Blueberry Dump Cake Made with Blueberry Pie Filling

Why You’ll Love This Recipe

Three ingredients, ten minutes of assembly, forty to fifty minutes of unattended baking, and a finished dessert that serves eight to ten people generously from a single 9×13-inch pan. The dump cake format is one of the most reliable take-along desserts available: it travels in the pan it was baked in, it reheats well, and it can be made ahead and served warm or at room temperature with equal success.

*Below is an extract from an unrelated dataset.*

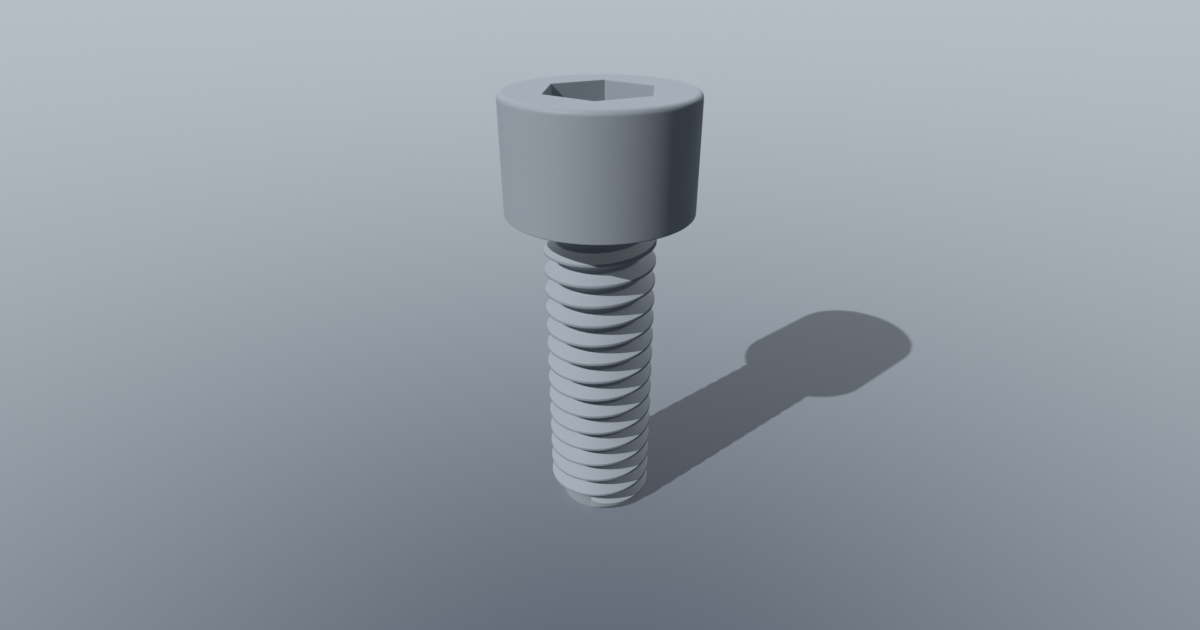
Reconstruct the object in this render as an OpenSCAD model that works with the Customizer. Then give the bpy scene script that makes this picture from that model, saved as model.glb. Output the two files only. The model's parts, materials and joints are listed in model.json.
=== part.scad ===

The blueberry filling’s intensely fruity, slightly sweet-tart character against the golden, buttery cake mix topping is a combination that consistently earns compliments at potlucks, gatherings, and family dinners regardless of how casually it was assembled.


Ingredient Notes

Blueberry pie filling — two 21-ounce cans — is the fruit layer. Two cans is the correct quantity for a 9×13-inch pan: it provides enough volume to cover the pan floor generously, bubble meaningfully through the cake mix during baking, and produce a well-sauced, jammy bottom layer in the finished dish. One can produces a thinner, drier result where the fruit layer barely reaches above the pan floor and the topping dominates. Use standard blueberry pie filling (not fresh blueberries, which release too little liquid and don’t bubble the same way) or, for a less sweet result, a reduced-sugar variety. Stir one to two tablespoons of fresh lemon juice into the filling before spreading for a brightness that cuts through the sweetness and makes the blueberry flavor more vivid.

Yellow cake mix — one standard 15.25- to 16.5-ounce box, used dry and unmodified — is the topping base. The dry mix is used straight from the box without adding any eggs, oil, or water; the moisture it needs comes entirely from the butter on top and the steam from below. Do not stir it into the fruit or mix it with any other ingredient. Yellow cake mix’s mild, vanilla-butter flavor is the most compatible with blueberry; white cake mix produces a cleaner, more neutral result; spice cake mix adds a warm, cinnamon-clove depth that pairs particularly well with blueberry; and lemon cake mix produces a lemon-blueberry combination that is distinctly more sophisticated and bright.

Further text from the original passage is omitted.